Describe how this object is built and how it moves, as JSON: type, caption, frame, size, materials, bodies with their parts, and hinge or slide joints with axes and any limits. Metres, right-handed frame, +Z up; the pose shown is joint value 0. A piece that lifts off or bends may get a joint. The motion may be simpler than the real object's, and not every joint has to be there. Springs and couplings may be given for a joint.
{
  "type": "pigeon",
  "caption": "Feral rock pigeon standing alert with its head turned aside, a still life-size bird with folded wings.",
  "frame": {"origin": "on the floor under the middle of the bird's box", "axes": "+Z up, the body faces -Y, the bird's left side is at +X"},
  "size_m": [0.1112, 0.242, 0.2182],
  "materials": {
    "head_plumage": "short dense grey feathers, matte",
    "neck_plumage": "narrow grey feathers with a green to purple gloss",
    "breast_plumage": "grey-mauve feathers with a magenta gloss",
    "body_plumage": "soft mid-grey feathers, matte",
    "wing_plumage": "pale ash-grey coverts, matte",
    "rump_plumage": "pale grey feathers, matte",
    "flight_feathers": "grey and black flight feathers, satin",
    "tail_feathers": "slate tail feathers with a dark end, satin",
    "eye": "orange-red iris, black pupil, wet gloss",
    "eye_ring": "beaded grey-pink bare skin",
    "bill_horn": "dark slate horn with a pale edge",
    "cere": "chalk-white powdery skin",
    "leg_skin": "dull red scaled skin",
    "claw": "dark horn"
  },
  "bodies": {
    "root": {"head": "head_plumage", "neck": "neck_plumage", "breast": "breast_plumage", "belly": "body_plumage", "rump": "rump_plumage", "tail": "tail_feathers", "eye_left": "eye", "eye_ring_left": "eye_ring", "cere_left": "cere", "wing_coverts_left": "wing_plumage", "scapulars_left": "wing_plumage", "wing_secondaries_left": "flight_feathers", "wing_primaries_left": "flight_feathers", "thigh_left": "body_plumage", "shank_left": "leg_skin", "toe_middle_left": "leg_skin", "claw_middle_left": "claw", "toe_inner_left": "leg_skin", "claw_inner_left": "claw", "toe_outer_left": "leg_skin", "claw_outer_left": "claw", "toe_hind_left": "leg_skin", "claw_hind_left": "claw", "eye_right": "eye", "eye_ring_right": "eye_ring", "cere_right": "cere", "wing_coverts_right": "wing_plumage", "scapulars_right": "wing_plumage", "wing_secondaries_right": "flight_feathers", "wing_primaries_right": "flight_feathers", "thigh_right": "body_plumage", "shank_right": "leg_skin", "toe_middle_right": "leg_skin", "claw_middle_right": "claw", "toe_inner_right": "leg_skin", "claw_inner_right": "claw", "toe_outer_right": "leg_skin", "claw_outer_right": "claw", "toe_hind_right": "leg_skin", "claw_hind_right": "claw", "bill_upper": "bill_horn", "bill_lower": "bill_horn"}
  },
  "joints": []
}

...

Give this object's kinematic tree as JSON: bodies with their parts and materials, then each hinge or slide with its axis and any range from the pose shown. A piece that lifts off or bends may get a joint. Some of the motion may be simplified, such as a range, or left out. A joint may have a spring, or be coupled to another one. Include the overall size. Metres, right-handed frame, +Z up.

---

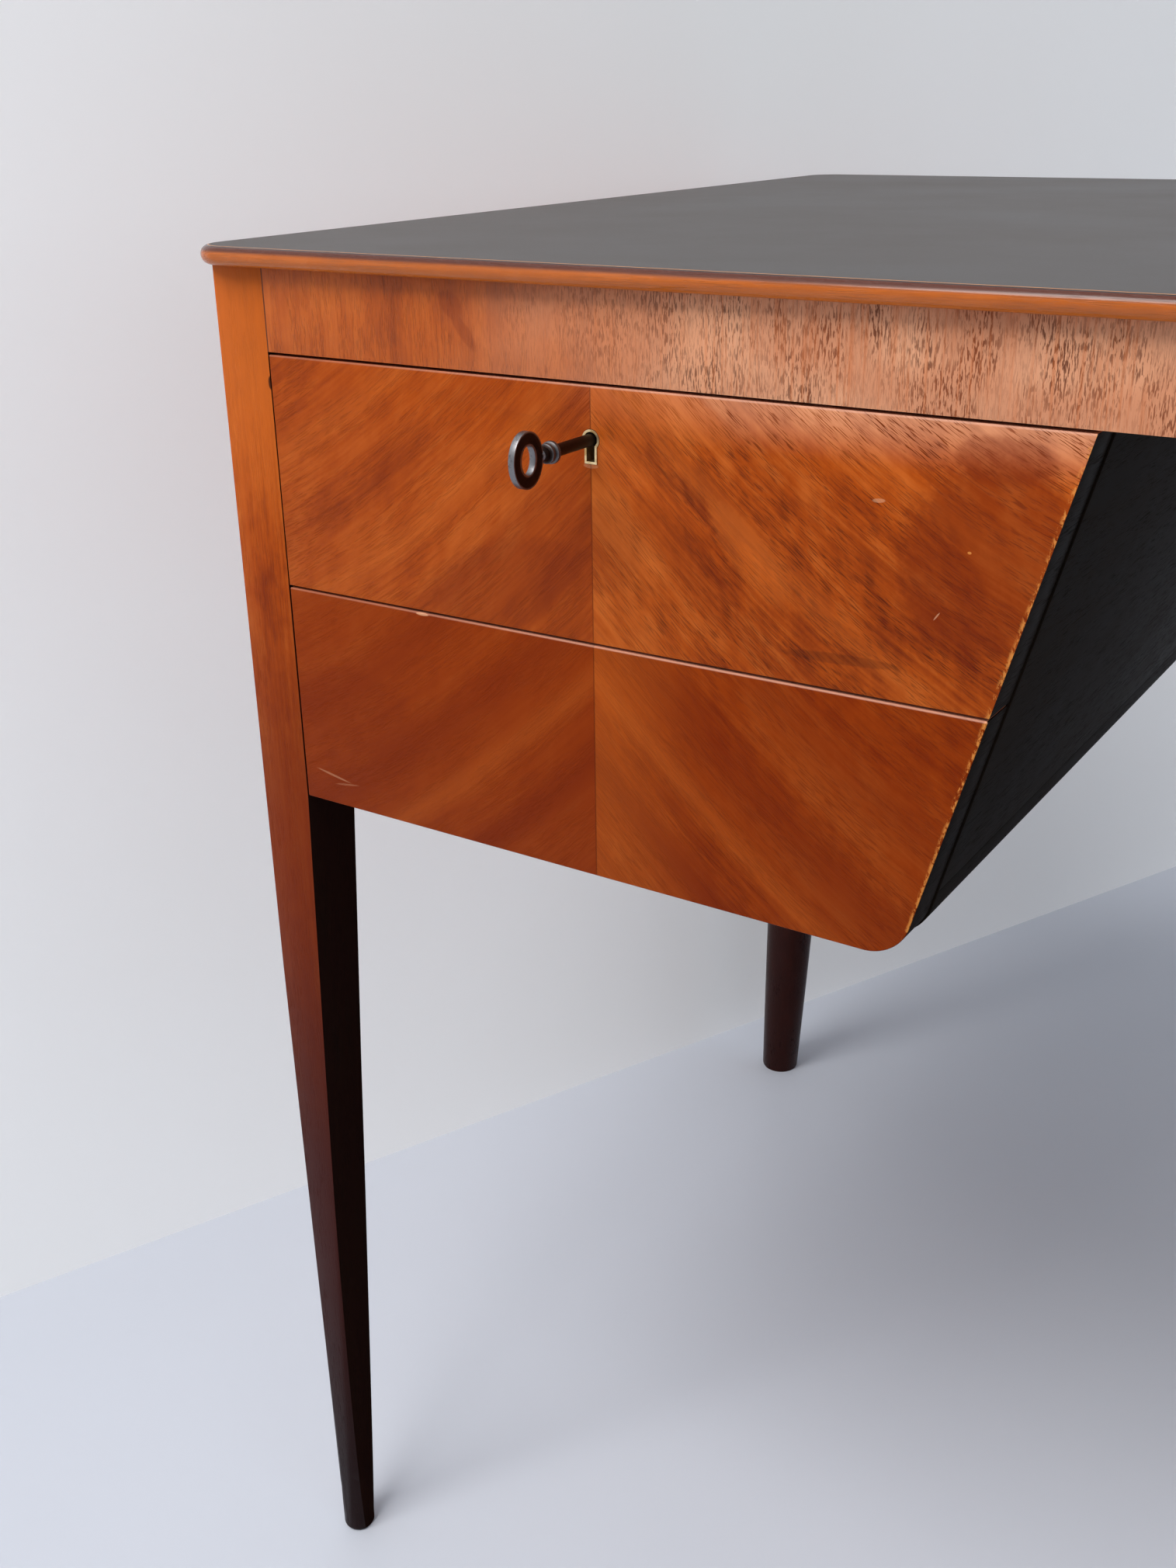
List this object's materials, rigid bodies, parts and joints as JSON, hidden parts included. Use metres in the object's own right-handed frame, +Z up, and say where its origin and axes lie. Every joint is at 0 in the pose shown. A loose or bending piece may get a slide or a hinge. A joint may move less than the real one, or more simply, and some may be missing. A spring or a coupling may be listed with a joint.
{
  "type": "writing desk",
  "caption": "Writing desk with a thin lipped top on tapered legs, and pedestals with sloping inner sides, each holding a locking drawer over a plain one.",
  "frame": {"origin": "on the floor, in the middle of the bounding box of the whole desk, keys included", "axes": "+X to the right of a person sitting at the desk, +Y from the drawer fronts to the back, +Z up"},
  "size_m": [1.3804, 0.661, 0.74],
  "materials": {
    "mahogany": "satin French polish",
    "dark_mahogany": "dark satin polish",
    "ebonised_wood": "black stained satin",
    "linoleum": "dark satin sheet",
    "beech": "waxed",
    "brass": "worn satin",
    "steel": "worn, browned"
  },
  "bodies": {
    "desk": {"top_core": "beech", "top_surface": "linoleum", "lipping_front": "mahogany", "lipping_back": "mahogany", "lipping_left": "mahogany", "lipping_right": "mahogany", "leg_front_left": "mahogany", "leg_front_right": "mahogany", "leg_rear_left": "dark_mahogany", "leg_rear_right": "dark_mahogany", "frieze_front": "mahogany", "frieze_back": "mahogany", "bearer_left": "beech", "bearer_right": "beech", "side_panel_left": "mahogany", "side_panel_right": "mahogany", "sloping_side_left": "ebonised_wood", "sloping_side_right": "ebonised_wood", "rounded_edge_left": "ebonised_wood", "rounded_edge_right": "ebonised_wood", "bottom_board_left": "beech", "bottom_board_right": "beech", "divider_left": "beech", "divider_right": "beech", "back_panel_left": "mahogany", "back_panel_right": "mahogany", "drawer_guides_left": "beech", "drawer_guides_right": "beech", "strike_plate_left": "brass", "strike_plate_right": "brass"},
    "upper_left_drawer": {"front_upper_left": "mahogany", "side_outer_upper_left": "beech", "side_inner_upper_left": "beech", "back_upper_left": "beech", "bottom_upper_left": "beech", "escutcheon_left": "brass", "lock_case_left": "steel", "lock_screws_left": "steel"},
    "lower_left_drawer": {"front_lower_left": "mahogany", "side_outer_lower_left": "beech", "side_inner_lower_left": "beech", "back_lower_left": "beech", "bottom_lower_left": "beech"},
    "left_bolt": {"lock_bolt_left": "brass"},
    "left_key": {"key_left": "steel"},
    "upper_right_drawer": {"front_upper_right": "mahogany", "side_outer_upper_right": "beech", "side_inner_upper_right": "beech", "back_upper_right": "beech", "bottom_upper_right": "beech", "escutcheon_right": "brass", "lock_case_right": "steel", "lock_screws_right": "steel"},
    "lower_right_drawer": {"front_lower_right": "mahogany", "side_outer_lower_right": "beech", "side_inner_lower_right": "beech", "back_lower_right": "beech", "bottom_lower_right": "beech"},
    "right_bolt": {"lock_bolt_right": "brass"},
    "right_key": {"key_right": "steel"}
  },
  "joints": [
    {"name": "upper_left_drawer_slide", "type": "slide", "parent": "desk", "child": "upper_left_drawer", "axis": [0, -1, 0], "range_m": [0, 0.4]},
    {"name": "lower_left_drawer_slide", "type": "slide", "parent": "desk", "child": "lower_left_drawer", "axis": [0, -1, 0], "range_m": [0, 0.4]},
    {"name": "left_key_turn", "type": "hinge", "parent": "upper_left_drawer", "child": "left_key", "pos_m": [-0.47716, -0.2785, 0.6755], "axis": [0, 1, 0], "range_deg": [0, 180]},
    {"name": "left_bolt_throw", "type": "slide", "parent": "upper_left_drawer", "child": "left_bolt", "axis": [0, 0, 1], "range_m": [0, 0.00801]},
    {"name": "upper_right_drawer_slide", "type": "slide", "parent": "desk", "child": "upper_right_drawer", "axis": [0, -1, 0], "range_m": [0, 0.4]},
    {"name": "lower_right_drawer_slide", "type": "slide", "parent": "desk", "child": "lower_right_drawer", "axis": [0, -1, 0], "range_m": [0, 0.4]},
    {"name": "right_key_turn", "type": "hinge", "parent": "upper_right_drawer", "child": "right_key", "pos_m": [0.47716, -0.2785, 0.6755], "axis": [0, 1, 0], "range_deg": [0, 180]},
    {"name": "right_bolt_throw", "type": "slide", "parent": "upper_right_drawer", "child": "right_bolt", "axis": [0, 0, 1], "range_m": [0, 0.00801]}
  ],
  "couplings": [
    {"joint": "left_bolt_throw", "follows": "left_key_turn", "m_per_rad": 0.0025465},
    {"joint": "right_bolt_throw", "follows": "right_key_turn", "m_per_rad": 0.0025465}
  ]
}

What to do: Identify every line where the string "each" appears.

Answer to the exercise:
Give this object's kinematic tree as JSON: bodies with their parts and materials, then each hinge or slide with its axis and any range from the pose shown. A piece that lifts off or bends may get a joint. Some of the motion may be simplified, such as a range, or left out. A joint may have a spring, or be coupled to another one. Include the overall size. Metres, right-handed frame, +Z up.
  "caption": "Writing desk with a thin lipped top on tapered legs, and pedestals with sloping inner sides, each holding a locking drawer over a plain one.",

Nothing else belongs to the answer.